:: The task ::
Gather, from the data below, each line in which the word "hinge" occurs.
---------- The data
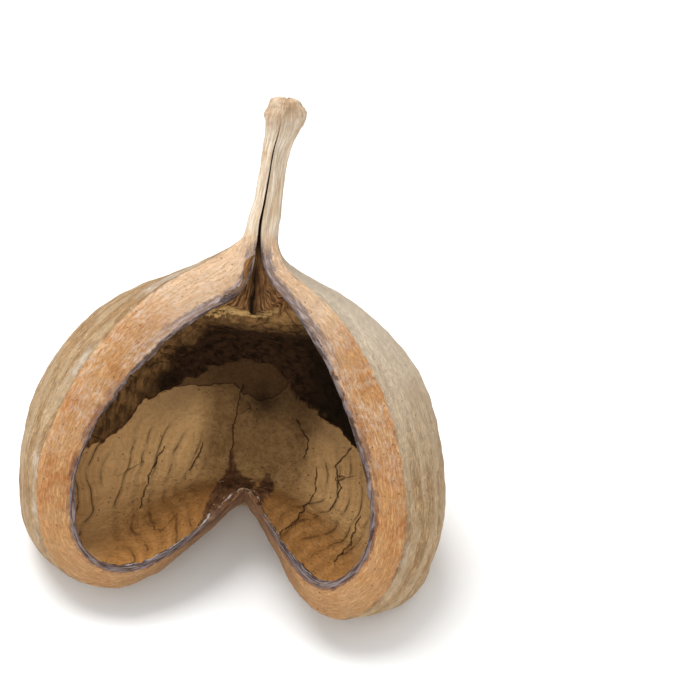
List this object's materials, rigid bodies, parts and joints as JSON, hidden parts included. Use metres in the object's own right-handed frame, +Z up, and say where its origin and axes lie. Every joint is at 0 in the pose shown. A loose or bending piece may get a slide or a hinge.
--------------------
---------- The data
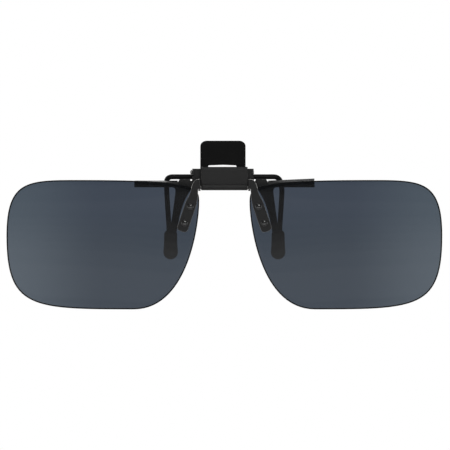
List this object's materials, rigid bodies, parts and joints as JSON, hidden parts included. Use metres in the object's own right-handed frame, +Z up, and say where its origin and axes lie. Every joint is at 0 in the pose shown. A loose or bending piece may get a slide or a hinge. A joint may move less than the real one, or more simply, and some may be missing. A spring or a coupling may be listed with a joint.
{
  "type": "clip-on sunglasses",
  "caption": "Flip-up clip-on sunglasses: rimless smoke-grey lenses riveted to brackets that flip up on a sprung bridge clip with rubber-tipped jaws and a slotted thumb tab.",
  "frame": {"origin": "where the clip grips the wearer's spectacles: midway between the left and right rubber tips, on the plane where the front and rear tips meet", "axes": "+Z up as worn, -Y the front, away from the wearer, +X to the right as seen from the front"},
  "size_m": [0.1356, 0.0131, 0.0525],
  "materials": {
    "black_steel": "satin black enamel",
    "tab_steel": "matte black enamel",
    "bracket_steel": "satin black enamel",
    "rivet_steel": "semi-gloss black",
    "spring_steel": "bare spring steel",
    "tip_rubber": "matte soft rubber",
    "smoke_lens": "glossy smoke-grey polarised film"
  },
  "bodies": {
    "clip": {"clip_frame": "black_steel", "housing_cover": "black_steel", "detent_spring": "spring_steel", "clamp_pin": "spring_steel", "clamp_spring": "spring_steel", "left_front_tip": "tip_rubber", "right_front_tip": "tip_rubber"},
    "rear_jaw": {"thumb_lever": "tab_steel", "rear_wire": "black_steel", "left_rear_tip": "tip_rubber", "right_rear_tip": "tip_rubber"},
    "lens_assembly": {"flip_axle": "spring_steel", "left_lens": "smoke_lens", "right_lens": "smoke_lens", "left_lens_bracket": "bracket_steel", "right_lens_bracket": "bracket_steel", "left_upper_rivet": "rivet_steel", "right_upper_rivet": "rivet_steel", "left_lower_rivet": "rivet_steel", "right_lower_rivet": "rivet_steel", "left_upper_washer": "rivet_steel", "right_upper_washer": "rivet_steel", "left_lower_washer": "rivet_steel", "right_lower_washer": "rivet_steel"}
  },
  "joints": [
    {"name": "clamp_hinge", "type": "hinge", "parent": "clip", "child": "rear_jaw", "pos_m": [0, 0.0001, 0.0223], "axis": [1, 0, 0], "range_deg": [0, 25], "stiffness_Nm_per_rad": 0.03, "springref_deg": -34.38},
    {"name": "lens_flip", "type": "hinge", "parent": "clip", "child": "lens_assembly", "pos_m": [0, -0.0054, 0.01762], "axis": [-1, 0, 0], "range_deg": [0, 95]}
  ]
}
--------------------
:: Solution to this problem ::
List this object's materials, rigid bodies, parts and joints as JSON, hidden parts included. Use metres in the object's own right-handed frame, +Z up, and say where its origin and axes lie. Every joint is at 0 in the pose shown. A loose or bending piece may get a slide or a hinge.
List this object's materials, rigid bodies, parts and joints as JSON, hidden parts included. Use metres in the object's own right-handed frame, +Z up, and say where its origin and axes lie. Every joint is at 0 in the pose shown. A loose or bending piece may get a slide or a hinge. A joint may move less than the real one, or more simply, and some may be missing. A spring or a coupling may be listed with a joint.
    {"name": "clamp_hinge", "type": "hinge", "parent": "clip", "child": "rear_jaw", "pos_m": [0, 0.0001, 0.0223], "axis": [1, 0, 0], "range_deg": [0, 25], "stiffness_Nm_per_rad": 0.03, "springref_deg": -34.38},
    {"name": "lens_flip", "type": "hinge", "parent": "clip", "child": "lens_assembly", "pos_m": [0, -0.0054, 0.01762], "axis": [-1, 0, 0], "range_deg": [0, 95]}